- What is the Interest Rate?
- Types of Interest Rates
- Fixed Interest Rates
- Variable Interest Rates
- Simple Interest Rates
- Compound Interest Rates
- Accrued Interest
- Factors Affecting the Interest You Pay
- How to get the Best Interest Rate
- How to Calculate Interest on a Loan
- FAQ
- How does an interest rate work?
- What is a good interest rate?
- How does interest add up?
- How is interest paid out?
- How do I calculate the total interest on my mortgage?
- How do you calculate interest paid on a loan?

# How to Calculate Loan Interest

Whether it's an auto loan, amortized loan, or **credit card** debt, you must pay back the principal balance and the interest. You will pay this lump sum in installments throughout your **loan**.

It's essential to think about how much the total interest rates will cost over the term because it could make the full amount owed to the lender go up by a lot. Find out how interest on a loan is calculated by reading this article.

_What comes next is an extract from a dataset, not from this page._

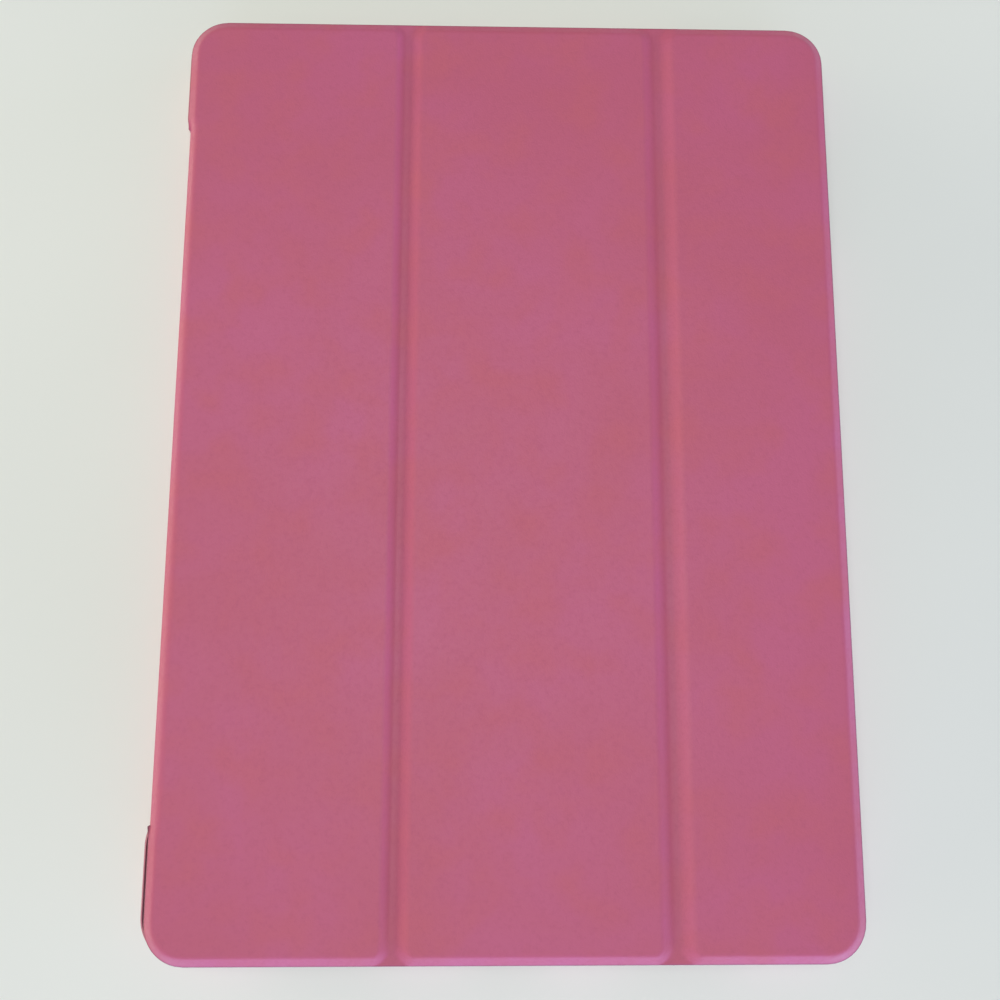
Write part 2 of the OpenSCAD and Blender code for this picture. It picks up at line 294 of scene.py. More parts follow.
def round_corners(a, b):
    """Moves the points of a square grid so that its outer lines follow the cover's round corners."""
    a, b = np.array(a, float), np.array(b, float)
    da, db = half_w - np.abs(a), half_l - np.abs(b)
    near = (da < FLAP_R) & (db < FLAP_R)
    least, most = np.minimum(da, db), np.maximum(da, db)
    radius = FLAP_R - least
    angle = math.pi / 4 * (1 - (most - least) / np.maximum(radius, 1e-9))
    along, across = radius * np.cos(angle), radius * np.sin(angle)
    side_is_x = da < db
    off_a = np.where(side_is_x, along, across)
    off_b = np.where(side_is_x, across, along)
    new_a = np.sign(a) * (half_w - FLAP_R + off_a)
    new_b = np.sign(b) * (half_l - FLAP_R + off_b)
    return np.where(near, new_a, a), np.where(near, new_b, b)


def arc_share(u):
    """Along the bend, how much of the cover's turn the skin has taken."""
    return np.clip((u - spine_u) / BEND_R, 0, 1)


def arc_top(u):
    """Height of the bend's outer face above a place across it."""
    across = np.clip(bend_u - u, 0, BEND_R)
    return bend_z + np.sqrt(np.maximum(BEND_R ** 2 - across ** 2, 0))


def near_mouth(v):
    """1 between the corner grips, fading to 0 a little past their ends."""
    past = np.maximum(v - mouth_high_v, mouth_low_v - v)
    return 1 - smooth(past / MOUTH_FADE)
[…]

## What is the Interest Rate?

The interest rate is the lender's fee for using the borrowed money. It is shown as a percentage of the principal, the amount you borrowed in the first place.

If you borrow $100 for a year at 8% interest, you'll have to pay back $108. This simple example shows that the interest rate is a significant part of how much a loan will cost.

Borrowers prefer low-interest rates to borrow money at the lowest possible cost. In contrast, lenders or investors prefer high-interest rates so that they can get a greater return on their capital. Interest rates are usually given in terms of a year, but they can also be provided in terms of a month, a day, or even a week if necessary.

Almost every loan or borrowing arrangement regulated by the government has an interest rate. Interest rates are used to figure out **mortgage** rates, credit card late fees, the cost of company capital projects, the amount saved for retirement, the loss of value of long-term assets, early monthly payment discounts from vendors, and much more.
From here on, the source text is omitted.